The simulated data are generated by MetaSim(Richter 2008). The genomes are fetched from Mational Center for Biotechnology Information (NCBI) database ( and the NCBI taxonomy is downloaded from . We generate 3 datasets with various number of species and abundance.

Basic information about the 3 datasets
Dataset Number of species Number of reads Abundance
Dataset 1 4 50000  26x
Dataset 2 9 50000  12x
Dataset 3 19 200000  25x

We compare the performance of DirichletCluster with MarkovBin and MetaCluster, which are the best among all the unsupervised binning tools for NGS short reads. For all the 3 methods, we set the input type to paired-end. MarkovBin needs the number of species as input so we set the true value according to each dataset.

The performances of these binning methods are evaluated on precision, sensitivity and number of discovered species as (Wang 2012) does. We also apply adjusted Rand Index as the suggestion from (citation not found: Nguyen_2013) .

As we can see, MetaCluster always gets very high sensitivity but the overall performance is limited by number of discovered species. Abundance means a lot to it since MetaCluster gets better result in Dataset 1 and 3 (higher abundance, ~25x) than Dataset 2 (lower abundance, ~12x). For MarkovBin, however, the result becomes unacceptable with the number of species increasing.
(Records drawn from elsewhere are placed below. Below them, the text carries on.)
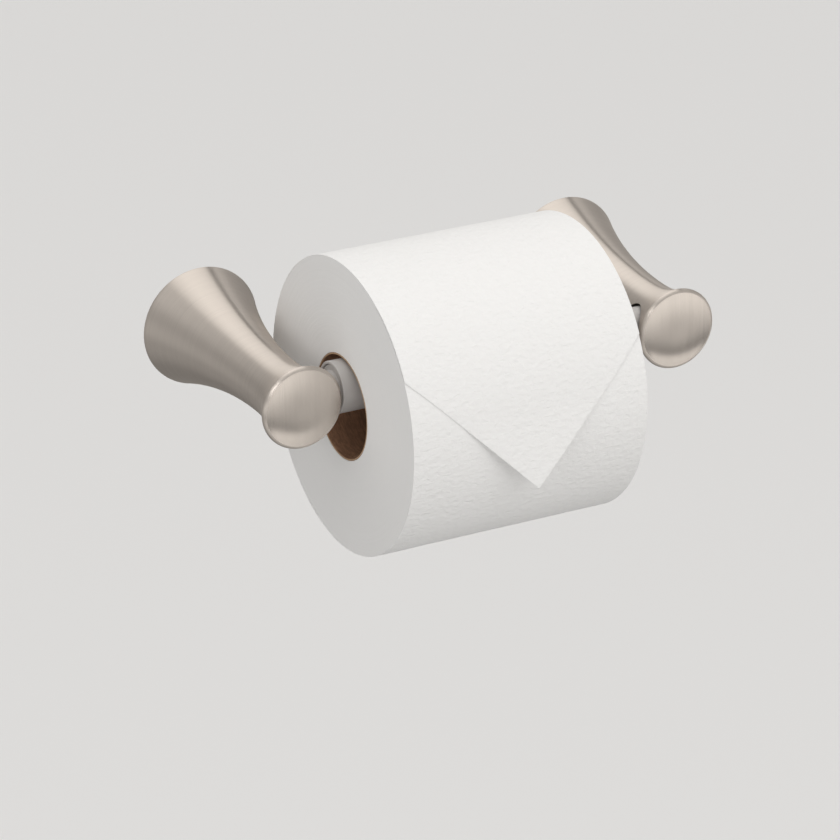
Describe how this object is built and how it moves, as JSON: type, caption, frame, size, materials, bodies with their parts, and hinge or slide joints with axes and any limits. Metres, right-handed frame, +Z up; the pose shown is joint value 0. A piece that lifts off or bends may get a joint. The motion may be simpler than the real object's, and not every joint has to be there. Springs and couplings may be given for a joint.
{
  "type": "toilet paper holder",
  "caption": "Wall-mounted two-post toilet paper holder in satin nickel, with a spring-loaded roller and a full paper roll whose end is folded to a point.",
  "frame": {"origin": "on the wall's face, midway between the two posts, level with their axes", "axes": "+X along the roller to the right as seen from the room, +Y into the wall, +Z up"},
  "size_m": [0.2152, 0.1635, 0.1179],
  "materials": {
    "satin_nickel": "satin, fine brushing round the post",
    "zinc_bracket": "plain zinc",
    "screw_steel": "zinc-plated steel",
    "wall_plug_plastic": "moulded",
    "roller_plastic": "satin, silver-grey",
    "spring_steel": "drawn wire",
    "cardboard": "raw, spiral-wound",
    "tissue_paper": "embossed, soft"
  },
  "bodies": {
    "wall_mount": {"left_post": "satin_nickel", "right_post": "satin_nickel", "left_wall_bracket": "zinc_bracket", "right_wall_bracket": "zinc_bracket", "left_set_screw": "screw_steel", "right_set_screw": "screw_steel", "left_upper_mounting_screw": "screw_steel", "left_lower_mounting_screw": "screw_steel", "right_upper_mounting_screw": "screw_steel", "right_lower_mounting_screw": "screw_steel", "left_upper_wall_plug": "wall_plug_plastic", "left_lower_wall_plug": "wall_plug_plastic", "right_upper_wall_plug": "wall_plug_plastic", "right_lower_wall_plug": "wall_plug_plastic"},
    "roller_outer": {"roller_outer_tube": "roller_plastic", "roller_right_plug": "roller_plastic", "roller_spring": "spring_steel"},
    "roller_inner": {"roller_inner_tube": "roller_plastic", "roller_left_plug": "roller_plastic"},
    "paper_roll": {"paper_core": "cardboard", "paper_winding": "tissue_paper", "paper_tail": "tissue_paper"}
  },
  "joints": [
    {"name": "roller_spin", "type": "hinge", "parent": "wall_mount", "child": "roller_outer", "pos_m": [0, -0.0784, 0], "axis": [1, 0, 0], "continuous": true},
    {"name": "roller_compress", "type": "slide", "parent": "roller_outer", "child": "roller_inner", "axis": [1, 0, 0], "range_m": [0, 0.01], "stiffness_N_per_m": 250, "springref_m": -0.006, "deforming": ["roller_spring"]},
    {"name": "paper_spin", "type": "hinge", "parent": "wall_mount", "child": "paper_roll", "pos_m": [-0.0095, -0.0784, -0.0089], "axis": [1, 0, 0], "continuous": true}
  ]
}
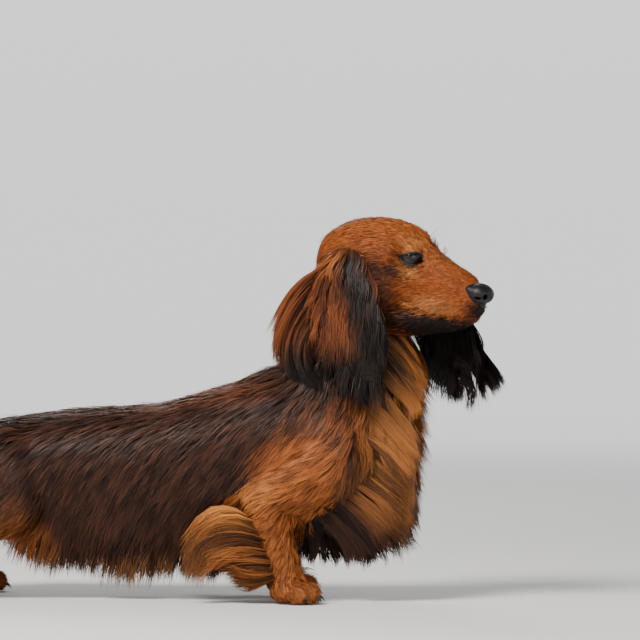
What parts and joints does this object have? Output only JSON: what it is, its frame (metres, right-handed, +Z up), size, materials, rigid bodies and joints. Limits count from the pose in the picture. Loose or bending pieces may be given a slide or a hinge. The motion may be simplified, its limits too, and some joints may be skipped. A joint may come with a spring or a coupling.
{
  "type": "long-haired dachshund",
  "caption": "Still life-size model of a standing long-haired dachshund, head turned to its right, with hanging feathered ears, chest ruff, leg feathers, belly fringe and a plumed tail.",
  "frame": {"origin": "centre of the bounding box in X and Y, at the level of the soles", "axes": "+X along the back towards the head, +Y to the animal's left, +Z up"},
  "size_m": [0.8246, 0.1586, 0.3818],
  "materials": {
    "face_coat": "short smooth fur",
    "body_coat": "long glossy fur",
    "leg_coat": "feathered fur",
    "ear_coat": "long silky fur",
    "tail_coat": "long plumed fur",
    "nose_leather": "moist bare skin",
    "eye": "wet and clear"
  },
  "bodies": {
    "root": {"head": "face_coat", "lower_jaw": "face_coat", "nose": "nose_leather", "eye_right": "eye", "eye_left": "eye", "ear_right": "ear_coat", "ear_left": "ear_coat", "neck": "body_coat", "torso": "body_coat", "foreleg_right": "leg_coat", "foreleg_left": "leg_coat", "hindleg_right": "leg_coat", "hindleg_left": "leg_coat", "tail": "tail_coat"}
  },
  "joints": []
}
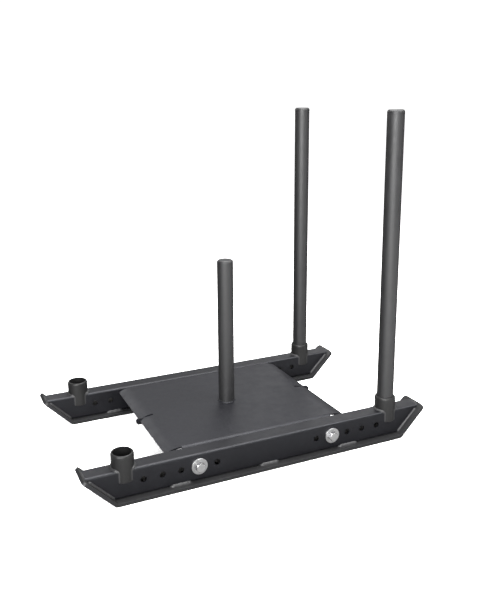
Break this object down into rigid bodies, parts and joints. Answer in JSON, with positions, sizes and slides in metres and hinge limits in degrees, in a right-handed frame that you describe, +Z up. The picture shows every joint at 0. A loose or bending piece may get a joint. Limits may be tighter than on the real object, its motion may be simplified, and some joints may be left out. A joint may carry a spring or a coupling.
{
  "type": "weight sled",
  "caption": "Weight sled with two upturned skis, a bolted deck with a post for weight plates, and two push poles that lift out of sleeves.",
  "frame": {"origin": "centre of the footprint, on the floor", "axes": "+Z up, +X towards the end with the two push poles, +Y towards the pusher's right side"},
  "size_m": [1.0336, 0.5968, 0.957],
  "materials": {
    "rail_coat": "fine-textured black powder coat",
    "ski_coat": "black powder coat, rubbed on the underside",
    "sleeve_coat": "fine-textured black powder coat",
    "deck_coat": "fine-textured black powder coat, lightly scuffed",
    "pole_coat": "satin black powder coat",
    "zinc": "bright zinc plating"
  },
  "bodies": {
    "chassis": {"left_ski": "ski_coat", "right_ski": "ski_coat", "left_rail": "rail_coat", "right_rail": "rail_coat", "left_front_sleeve": "sleeve_coat", "right_front_sleeve": "sleeve_coat", "left_rear_sleeve": "sleeve_coat", "right_rear_sleeve": "sleeve_coat", "deck_plate": "deck_coat", "centre_rib": "deck_coat", "weight_post": "pole_coat", "weight_post_cap": "pole_coat", "left_front_bolt": "zinc", "left_front_outer_washer": "zinc", "left_front_inner_washer": "zinc", "left_front_nut": "zinc", "left_rear_bolt": "zinc", "left_rear_outer_washer": "zinc", "left_rear_inner_washer": "zinc", "left_rear_nut": "zinc", "right_front_bolt": "zinc", "right_front_outer_washer": "zinc", "right_front_inner_washer": "zinc", "right_front_nut": "zinc", "right_rear_bolt": "zinc", "right_rear_outer_washer": "zinc", "right_rear_inner_washer": "zinc", "right_rear_nut": "zinc"},
    "left_pole": {"left_upright": "pole_coat", "left_upright_cap": "pole_coat"},
    "right_pole": {"right_upright": "pole_coat", "right_upright_cap": "pole_coat"}
  },
  "joints": [
    {"name": "left_pole_lift", "type": "slide", "parent": "chassis", "child": "left_pole", "axis": [0, 0, 1], "range_m": [0, 0.08]},
    {"name": "right_pole_lift", "type": "slide", "parent": "chassis", "child": "right_pole", "axis": [0, 0, 1], "range_m": [0, 0.08]}
  ]
}
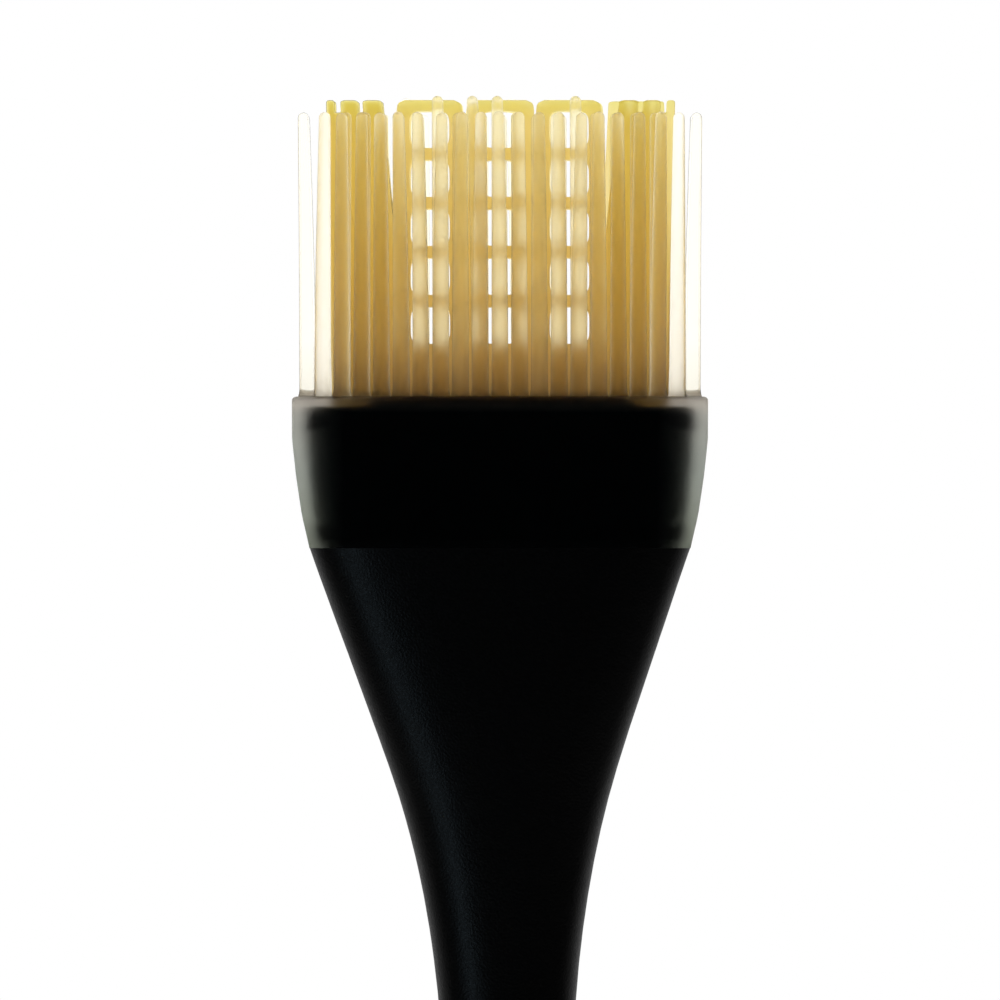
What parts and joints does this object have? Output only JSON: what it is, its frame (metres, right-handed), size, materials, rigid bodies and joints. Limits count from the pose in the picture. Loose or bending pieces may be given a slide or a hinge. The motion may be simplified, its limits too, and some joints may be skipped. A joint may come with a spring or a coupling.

DirichletCluster discovers most species in all the three datasets. Lower abundance does have some effect but precision and sensitivity are both acceptable in Dataset 2. Sensitivity of DirichletCluster can be compared to MetaCluster when the abundance is low or the number of species is small. When number of species is large, though the sensitivity is not as good as MetaCluster, the overall performance is much better.